OpenAI’ın CEO’su Sam Altman’ın çok konuşulan kovulma ve işe geri alınma sürecine işte bu açıdan bakmak gerekli. Türkçe haber ve analizlerde konuya yaklaşımın Succession tarzı bir patronlar çatışması ya da OpenAI’ın insanlığın sonunu hemen getirecek olan gizemli bir yapay zeka modelinin “keşfetmiş” olduğu arasında gidip geldiğini söyleyebiliriz.
Bunun haricinde Füsun Sarp Nebil’in bu konuyu effective altruism vs. effective accelerationists üzerinden incelediği analizi bu konunun Türkçe olarak da konuşulabileceğine dair önemli bir örnek oluşturdu. Küresel teknoloji patronları ve geliştiricileri arasında yaygınlaşan bu terimler yapay zekanın insanlığın genel yararına nasıl geliştirilebileceğini düşünen bir yaklaşımla bu tarz endişelerin insani ilerlemeyi engellediğini savunan, regülasyon karşıtı etkili hızlandırmacılar arasındaki bir hizipleşmeye işaret ediyor. Hiç şüphesiz ki teknolojinin neyi ne kadar hızlı üretebildiğine hayran olmanın karşısında, bu tartışma kritik bir önem taşıyor.
Size son olarak NY Times’ın OpenAI’daki Sam Altman kriziyle ilgili edindiği bilgileri aktarayım. OpenAI şirketi, kâr amacı gütmeyen bir girişime bağlı olarak çalışıyor. Bu kuruluşa bağlı olan şirketin CEO’luk görevini Sam Altman yapıyor. Şirketi kontrol eden yönetim kurulunun bir üyesinin yazdığı akademik makalede, ChatGPT’nin tüm kullanıcılara olası etik çıkmazların test edilmeden açılmış olması hatalı bulunmuş. Altman bunun üzerine kuruldaki bazı üyelerin diğer üyeler tarafından istenmediğine dair söylentiler çıkarmış.

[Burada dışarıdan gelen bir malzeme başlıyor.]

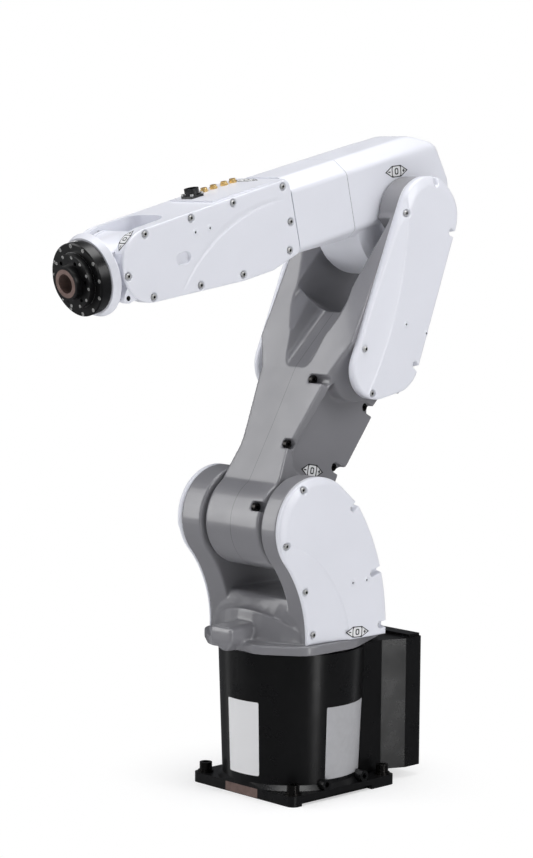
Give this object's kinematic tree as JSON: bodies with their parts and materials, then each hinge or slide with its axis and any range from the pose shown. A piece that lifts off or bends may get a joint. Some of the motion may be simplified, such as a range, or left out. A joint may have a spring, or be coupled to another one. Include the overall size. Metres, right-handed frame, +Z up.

Özetle, Altman’ın OpenAI kurulunu birbirine düşürecek davranışlar içine girmiş olması yönetim kurulunun ona olan inancını yıkıyor. Son kertede Sam Altman onun için çok ideal olmayan yeni bir yönetim kurulu yapısıyla görevine dönmüş olsa da Biden ya da Modi gibi liderlerle oturup kalktığı bir yılı Time dergisi tarafından yılın kişisi seçilerek kapatmış oldu. Dünyanın en önde gelen yapay zeka girişiminin tepesinden kötü kokular yayılırken, şirketin milyarlarca insanın kullanacağı yapay zeka uygulamalarına nasıl güvenebiliriz sorusu ortalıklarda dolaşıyor. Yapay zeka uygulamalarının kullanımının yaygınlaşması ya da kabiliyetlerinin anlaşılması kadar bu şirketlerin güçlü yöneticilerinin davranış biçimlerinin de takip edilmesi teknolojinin nereye gittiğini anlayabilmek adına önem taşıyor.